Atlas Obscura, a self-described "compendium of the world's wonders, curiosities and esoterica," has been around for about a year-Cliff Kuang interviewed the founders, Joshua Foer and Dylan Thuras, for GOOD in 2009. The site has logged hundreds of curious destinations around the world, from a building in Hiroshima that's still standing even though it's at ground zero for the 1945 nuclear bomb attack, to a test tube that supposedly holds Thomas Edison's last breath in Michigan. The Web site itself is also gaining attention as a destination in itself: Atlas Obscura won the Amusement award at the SXSW Web Awards this year.



On Saturday, March 20, the first annual Obscura Day resulted in more than 80 events in 20 countries, with approximately 4,000 participants, according to RSVPs via Eventbrite.com.

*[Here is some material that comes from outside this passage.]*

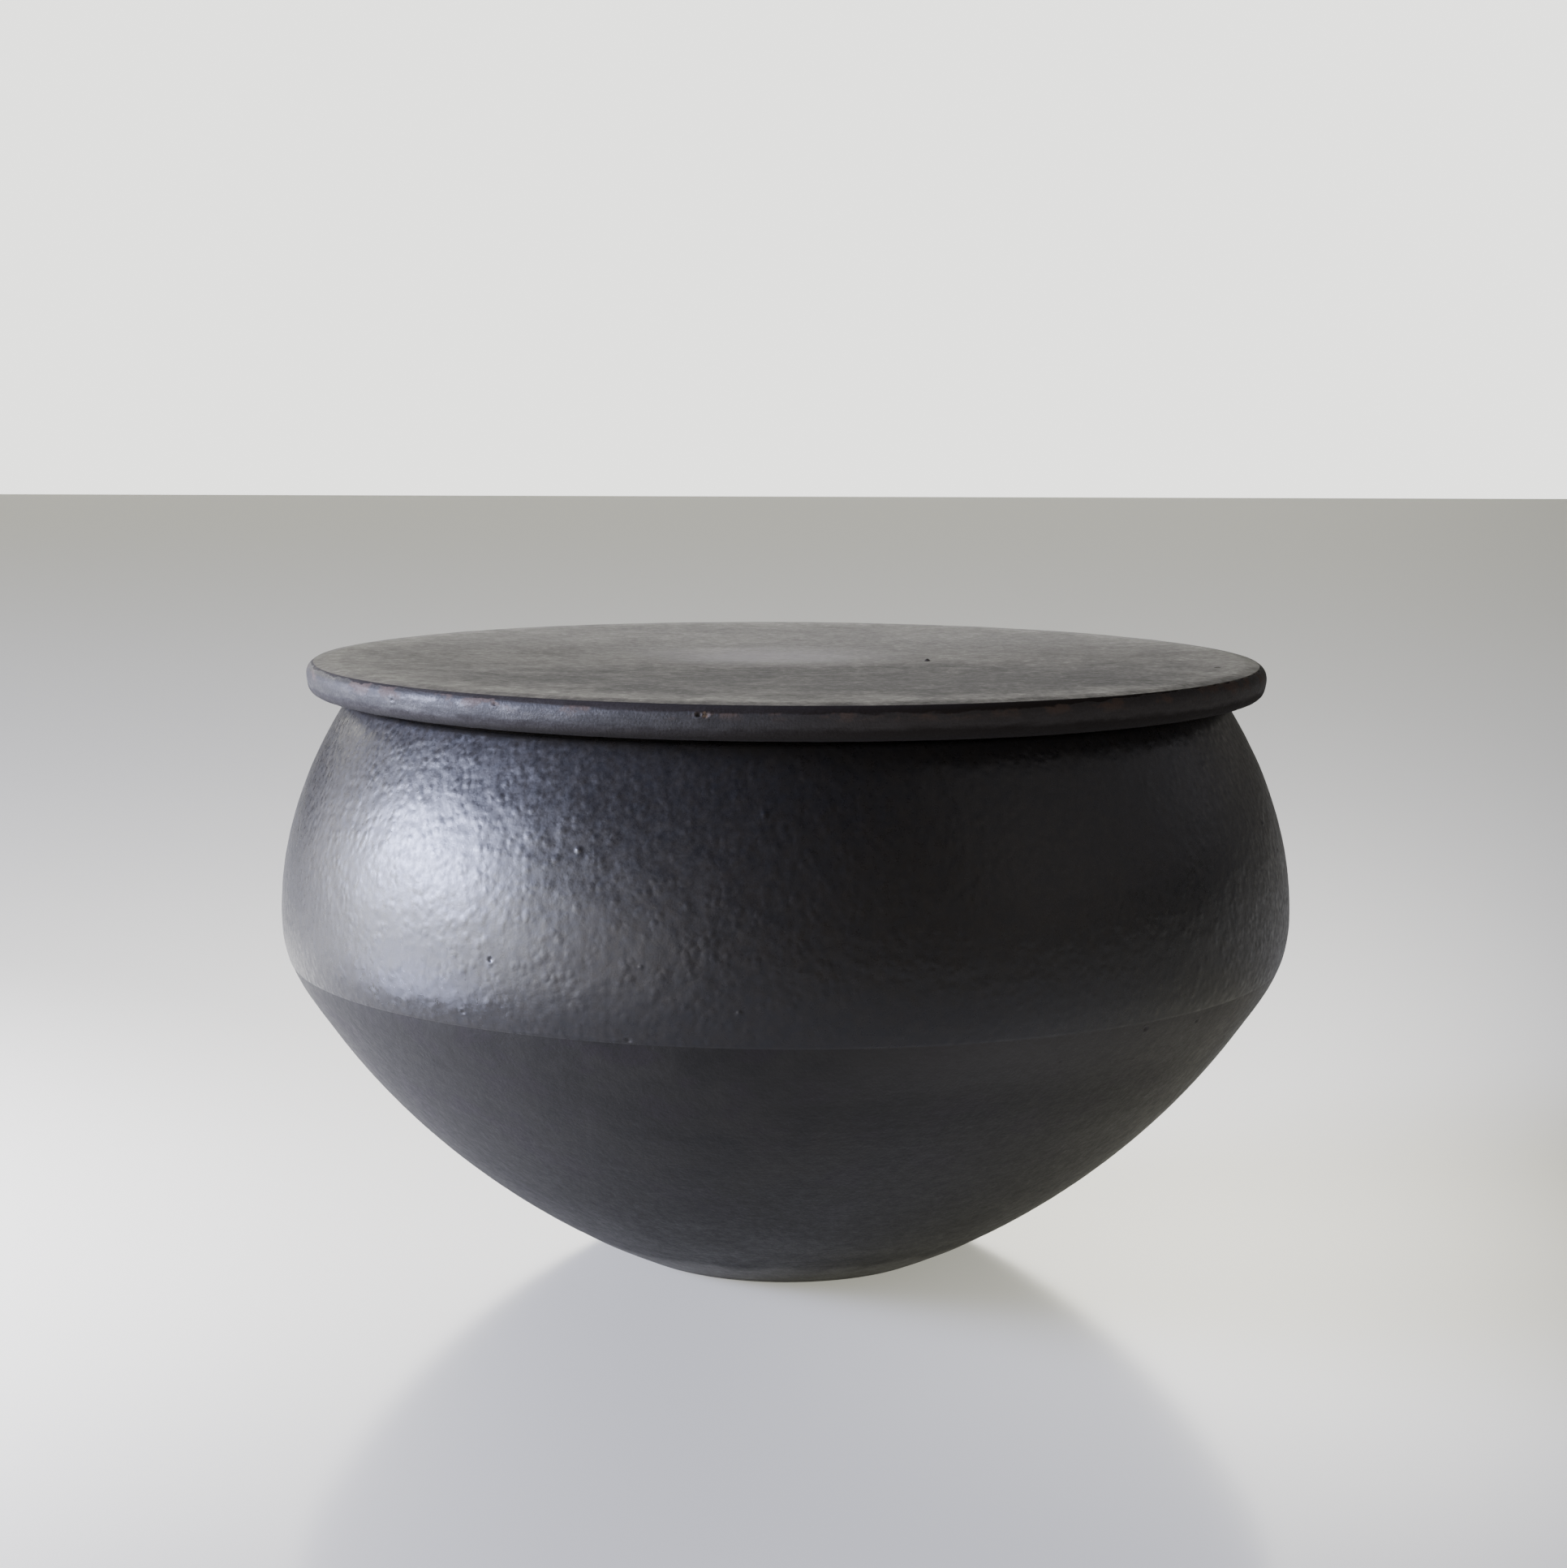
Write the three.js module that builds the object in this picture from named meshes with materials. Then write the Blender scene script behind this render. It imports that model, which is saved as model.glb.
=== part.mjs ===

I ventured to California City, a vast unbuilt suburb in the Mojave Desert, for a day of exploring the "geoglyphs of nowhere" hosted by Geoff Manaugh, author of BLDG BLOG. Manaugh also wrote a piece about California City that will appear in the next issue of GOOD.



In 1958, developer Nat Mendelsohn purchased 80,000 acres of land 100 miles northeast of Los Angeles. He had a dream of turning the parched parcel into the third-largest city in California, which, in a way, it is-in land area only. About 10,000 people do live there, but it was planned for probably ten times as many residents, who never purchased the hundreds of lots organized around a large central park and artificial lake. For as far as the eye can see, in any direction, the desert is carved into a suburban grid with grand boulevards and funny little cul-de-sacs now being used as ramps by ATV enthusiasts.



What blew my mind the most, however, was that every single one of these streets were named-some quite unimaginatively, like Oldsmobile Drive over there on the left-thanks to the 50-year-old plan, even though many of the streets were never paved. There were a few remaining streetsigns but, of course, we used Google Maps on our phones to find each other, and it was pretty funny to be able to say, "We're at the corner of Lincoln and Arden" and know exactly where to find someone, without a landmark in sight. We were navigating a ghost of a city.



Walking through the disproportionately inhabited city, staring at paved roads that ribboned out from the center, quite literally to nowhere, it was shocking to imagine Mendelson's poor foresight-where, for one, was the water supposed to come from? But as we were driving home, I realized Mendelson's dream wasn't all that outrageous as we sped by endless, empty sand-colored housing tracts that spidered far out of the Lancaster-Palmdale double-exurb, just 30 miles back towards Los Angeles. That land probably once looked exactly like this did. It probably didn't have much more water. In fact, I wondered, is this what the San Fernando Valley used to look like?



As Manaugh noted on his blog, Atlas Obscura was the equivalent of both a geographic expedition and a photographic flash mob: "Together we'll produce the largest archive of contemporary California City photographs that exist anywhere in the world." There were certainly a lot of really nice photos taken out in the desert on Saturday. But as I thought about it, these hyper-local concentrations of images could help bring Atlas Obscura out of the business of exploring of weird-and-wonderful places and into a global preservation movement aided by a tech-savvy generation of adventurers.



I thought about places listed in UNESCO's World Heritage Sites or the World Monuments Fund, many of which are sorely in need of funding, renovation or simply attention. If outings like this can aid in the appreciation of at least 80 new sites in the first year, just think of how many places could eventually be recognized, cataloged and preserved by these armies of Twittering, Flickr-tagging enthusiasts. What we choose to do with that information could help anyone from architects to archaeologists. And maybe, like in the case of California City, our short journeys to these forgotten places could help us learn some important lessons about where we live the rest of the time.